The Amish proved to a lower court that silver reflective tape would be as effective, and would not cause them to have to violate their consciences, he said, but the Supreme Court overturned that ruling.
Few heard about it, Thomas said, because "there are not many Amish."
Quotes Pastor Niemoeller
He quoted Pastor Martin Niemoeller, who famously said of the Nazis, "In Germany, they came first for the Communists, and I didn't speak up because I wasn't a Communist; and then they came for the trade unionists, and I didn't speak up because I wasn't a trade unionist; and then they came for the Jews, and I didn't speak up because I wasn't a Jew; and then . . . they came for me . . . and by that time there was no one left to speak up."
Thomas said he is fond of reading the decisions of famed Appeals Court Judge Learned Hand, who lived from 1872-1961.

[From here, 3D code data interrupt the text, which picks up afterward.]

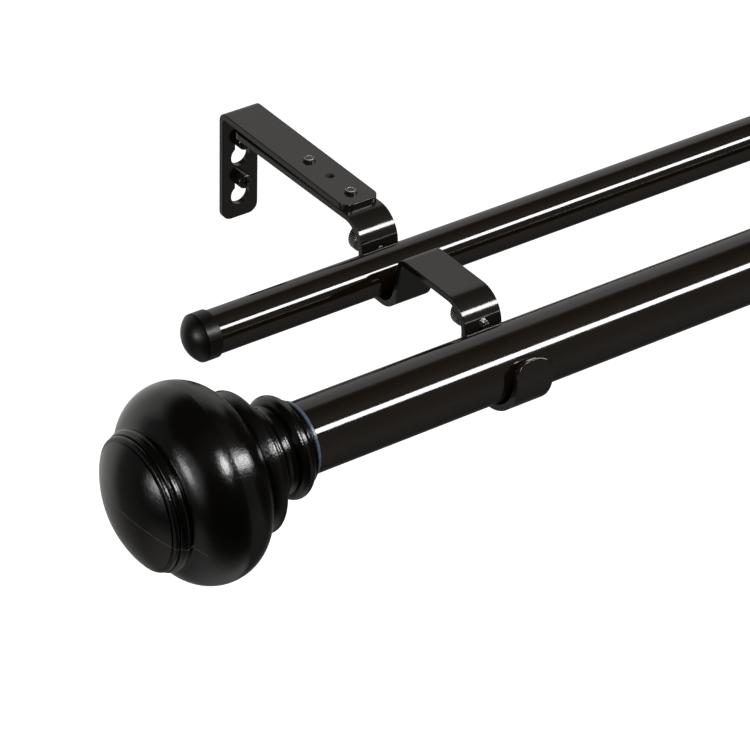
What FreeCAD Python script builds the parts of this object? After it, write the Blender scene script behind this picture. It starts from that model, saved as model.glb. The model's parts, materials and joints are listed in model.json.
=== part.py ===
import FreeCAD, Part
import Sketcher
import os
import math

# Double curtain pole set: a 25.4 mm front pole with turned finials and a 15.9 mm rear pole with
# domed end caps, both telescopic, carried by two brackets made of flat steel strip.
# Row frame: +X along the poles, +Y into the wall, +Z up. Origin: in the wall plane, midway between
# the two brackets and midway between the upper and lower wall screws. Millimetres.

os.makedirs("parts", exist_ok=True)
doc = FreeCAD.newDocument("double_curtain_pole")
V = FreeCAD.Vector

# ---------------------------------------------------------------- driving dimensions
sheet = doc.addObject("Spreadsheet::Sheet", "Sheet")
DIMS = [
    # where the poles run, seen from the wall plane and the screw mid height
    ("front_out", 165.5), ("front_up", 1.9), ("rear_out", 99.6), ("rear_up", 4.2),
    ("bracket_x", 264.0),
    # flat strip stock
    ("strip_wide", 15.6), ("strip_thick", 2.5),
    # wall bracket
    ("plate_top", 21.5), ("plate_low", -25.0), ("arm_reach", 80.3),
    ("ell_outer", 3.9), ("ell_inner", 1.4), ("plate_corner", 4.0), ("arm_corner", 3.8),
    ("key_big", 4.05), ("key_small", 2.35), ("key_pitch", 16.6), ("key_drop", 7.1), ("key_spare", -0.35),
    ("screw_near", 46.9), ("hole_mid", 59.9), ("screw_far", 72.9), ("open_hole", 1.65),
    ("rim_wide", 2.4), ("rim_high", 0.5), ("edge_round", 0.3),
    # support arm
    ("tail_out", 8.5), ("tail_top", 17.6), ("bend_big", 11.0), ("bend_small", 8.5),
    ("seat_top", 18.95), ("rear_hug", 8.0), ("rear_nose", 6.5), ("rear_flat", 4.0), ("rear_lean", 10.0),
    ("fold_outer", 4.5), ("fold_inner", 2.0), ("bridge_top", 18.1),
    ("front_hug", 13.5), ("front_lift", 0.58), ("front_shift", 0.5), ("tongue_deg", 150.5),
    ("tongue_round", 6.4),
    # screws
    ("join_shank", 1.95), ("join_head", 3.5), ("join_head_high", 2.4), ("join_proud", 1.25),
    ("wall_shank", 1.95), ("wall_neck", 1.65), ("wall_head", 2.9), ("wall_head_high", 4.0), ("wall_behind", 6.5),
    ("cross_wide", 0.9), ("cross_long", 3.6), ("cross_deep", 1.6),
    ("thumb_shank", 2.0), ("thumb_tip", 1.4), ("thumb_head", 5.6), ("thumb_head_long", 7.9),
    ("thumb_neck", 3.2), ("thumb_gap", 2.3), ("thumb_front_up", 9.4), ("thumb_rear_up", 7.4),
    ("front_tip_out", 154.35), ("rear_tip_out", 91.8),
    # poles
    ("front_rad", 12.7), ("front_wall", 0.8), ("front_half", 349.5),
    ("slim_rad", 11.1), ("slim_wall", 0.8), ("front_show", 100.0), ("slim_long", 700.0),
    ("rear_rad", 7.95), ("rear_wall", 0.7), ("rear_half", 345.9),
    ("thin_rad", 6.35), ("thin_wall", 0.7), ("rear_show", 100.0), ("thin_long", 691.8),
    ("lip_long", 2.5), ("run_gap", 0.05),
    # ends
    ("plug_rim", 13.7), ("plug_rim_long", 1.2), ("plug_long", 18.0), ("plug_slack", 0.05),
    ("stud_rad", 3.0), ("stud_in", 14.0), ("stud_out", 13.0), ("stud_slack", 0.3),
    ("droop_deg", 1.2), ("droop_gap", 0.33),
    ("cap_rad", 8.7), ("cap_skirt", 5.5), ("cap_dome", 4.5), ("cap_bore", 5.0),
]


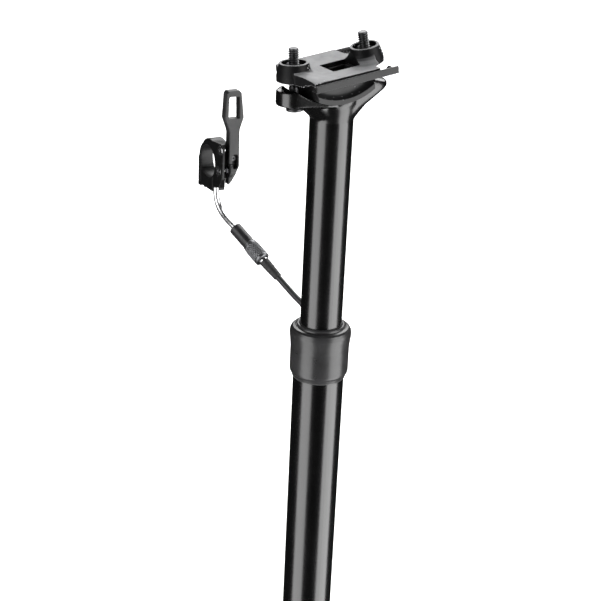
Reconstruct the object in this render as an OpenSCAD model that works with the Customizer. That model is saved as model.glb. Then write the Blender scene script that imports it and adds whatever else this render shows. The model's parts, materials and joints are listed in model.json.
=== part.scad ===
// Height-adjustable (dropper) bicycle seatpost with a handlebar remote.
// Millimetres. +Z runs up the post, -Y is the front of the bicycle, +X its left side.
// The origin is on the post's axis at the lower end of the outer tube.

/* [Post] */
// Diameter of the outer tube, which fits the frame's seat tube
outer_d = 30.9; // [30.8:0.1:31.6]
// Length of the outer tube
outer_len = 226; // [220:1:240]
// Diameter of the sliding stanchion
stanchion_d = 25; // [24.9:0.05:25.1]
// Bore of the stanchion
stanchion_bore = 22; // [21.8:0.1:22.2]
// Height of the seal head's lower edge above the origin
head_base = 202; // [198:1:204]
// Travel of the stanchion
travel = 125; // [100:5:125]

/* [Saddle clamp] */
// Distance between the two saddle rails
rail_gap = 44; // [43:0.5:45]
// Diameter of a saddle rail
rail_d = 7; // [7:0.1:7.2]
// Height of the clamp's centre above the origin
clamp_z = 391; // [390:0.5:392]
// Pitch of the clamp, front end down
clamp_pitch = 8.5; // [8:0.25:9]
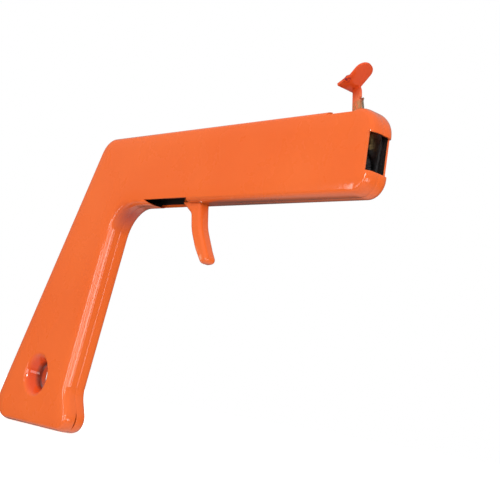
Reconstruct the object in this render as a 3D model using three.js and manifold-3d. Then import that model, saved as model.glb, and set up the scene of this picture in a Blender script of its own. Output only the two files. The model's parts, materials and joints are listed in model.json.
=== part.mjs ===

Like Judge Hand, Thomas said he has come to believe "I'm not too sure that I'm right."
Judge Hand said that "Liberty lies in the hearts of men and women; when it dies there, no constitution, no law, no court can even do much to help it." Judge Hand also said, "While it lies there, it needs no constitution, no law, no court to save it."
Thomas told his audience, "That's your challenge. That's your job, along with everything else that you do," to "be informed, be engaged, and be advocates for freedom."
Annie Kariuki, an ETSU Education Leadership and Policy Analysis doctoral fellow, who closed the program, told Thomas he had been inspiring in his address.